Worked Example - Allocating Resources Across a Portfolio
Consider an interview-style portfolio review using the examples in the matrix. The problem is to decide where management should invest, maintain, selectively bet or exit based only on market growth and relative share.
The key learning is that the BCG Growth-Share Matrix does not ask "Which product do we like?" It asks "What role does this product play in the portfolio, and what should we do with it?"
Reusable Decision Template
Classify the product by market growth rate and relative market share, identify its cash-flow role, choose the matching strategy, then check whether any strategic purpose changes the default recommendation.
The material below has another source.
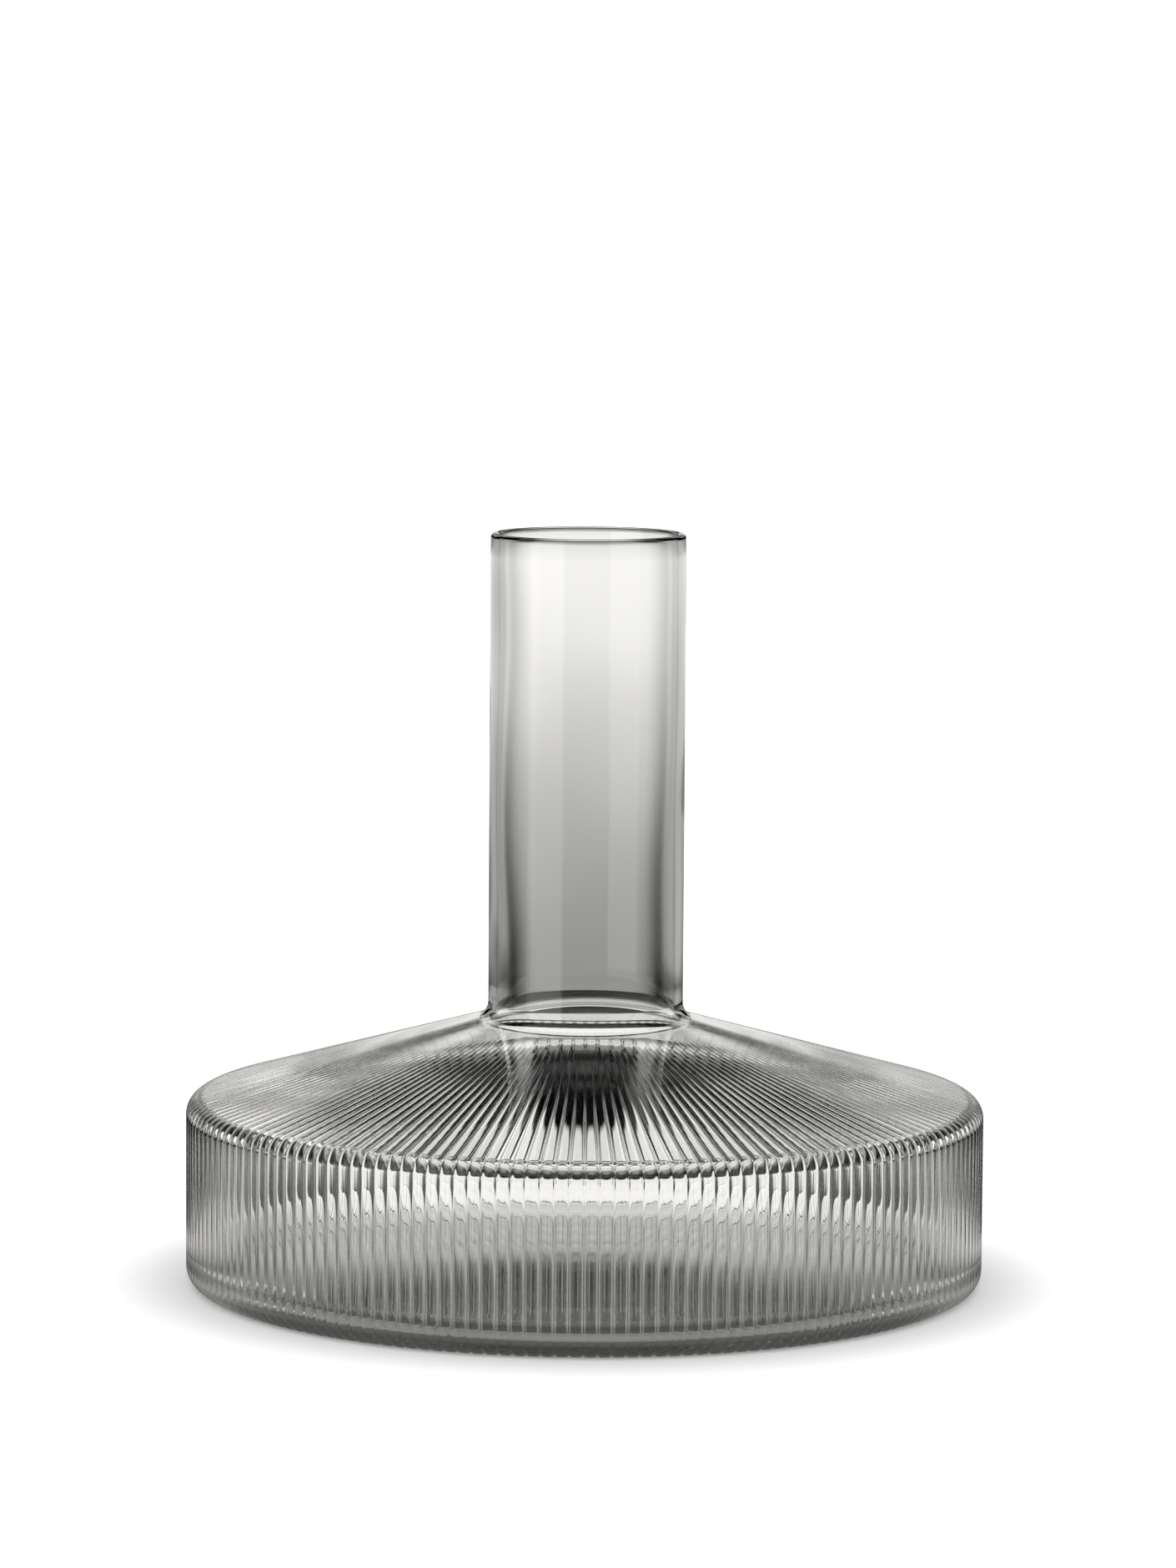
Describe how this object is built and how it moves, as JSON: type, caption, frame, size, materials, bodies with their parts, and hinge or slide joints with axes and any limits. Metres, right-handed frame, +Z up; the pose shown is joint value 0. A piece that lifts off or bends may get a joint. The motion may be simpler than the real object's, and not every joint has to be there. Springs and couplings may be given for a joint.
{
  "type": "wine carafe",
  "caption": "Wide, low glass carafe for wine, with a plain upright neck on a gently sloped shoulder, and fine ribs over its shoulder, side and heel.",
  "frame": {"origin": "middle of the foot, on the surface that the carafe stands on", "axes": "+Z up along the neck, which is the axis that the whole carafe is round about; a groove between two ribs faces -Y"},
  "size_m": [0.2, 0.2, 0.1885],
  "materials": {
    "smoked_glass": "clear smoke-grey soda-lime glass, mould-blown, with a fire-polished lip"
  },
  "bodies": {
    "root": {"neck": "smoked_glass", "collar": "smoked_glass", "shoulder": "smoked_glass", "side": "smoked_glass", "base": "smoked_glass"}
  },
  "joints": []
}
- If growth is high and share is high, treat it as a Star and invest heavily to maintain leadership.
- If growth is low and share is high, treat it as a Cash Cow and maintain or harvest it to fund Stars and Question Marks.
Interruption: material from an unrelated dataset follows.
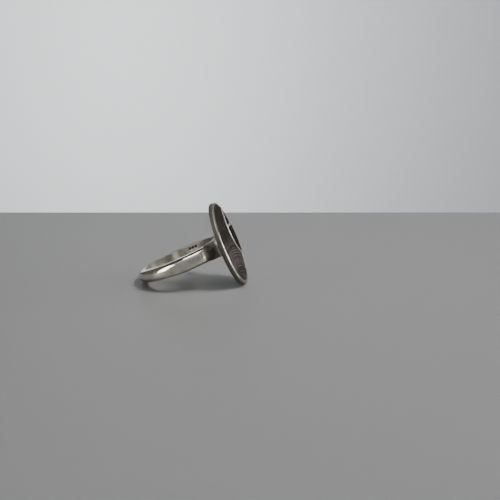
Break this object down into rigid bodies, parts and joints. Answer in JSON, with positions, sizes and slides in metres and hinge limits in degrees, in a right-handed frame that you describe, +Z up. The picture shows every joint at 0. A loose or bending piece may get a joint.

- If growth is high and share is low, treat it as a Question Mark and decide whether to invest selectively or divest.
- If growth is low and share is low, treat it as a Dog and consider divestment, harvesting or repositioning.
Structuring a BCG Growth Interview Answer
"A company has a portfolio of mature brands, fast-growing leaders, new digital bets and declining products. How would you use the BCG Growth-Share Matrix to decide where to allocate resources?"
The strongest answers do not stop at drawing four boxes. They connect each box to cash flow and resource allocation, because the matrix is a portfolio decision tool.
Conclusion
The BCG Growth-Share Matrix helps managers move from product classification to portfolio action. Its core takeaway is simple: invest behind leadership and promising growth, harvest high-share mature businesses to fund the future, and be disciplined about weak low-growth positions.
The most frequent error is treating the matrix as a labelling exercise instead of a decision tool. In an interview, simply saying "this is a Star" or "this is a Dog" costs points unless you also explain the cash-flow implication and the recommended strategy!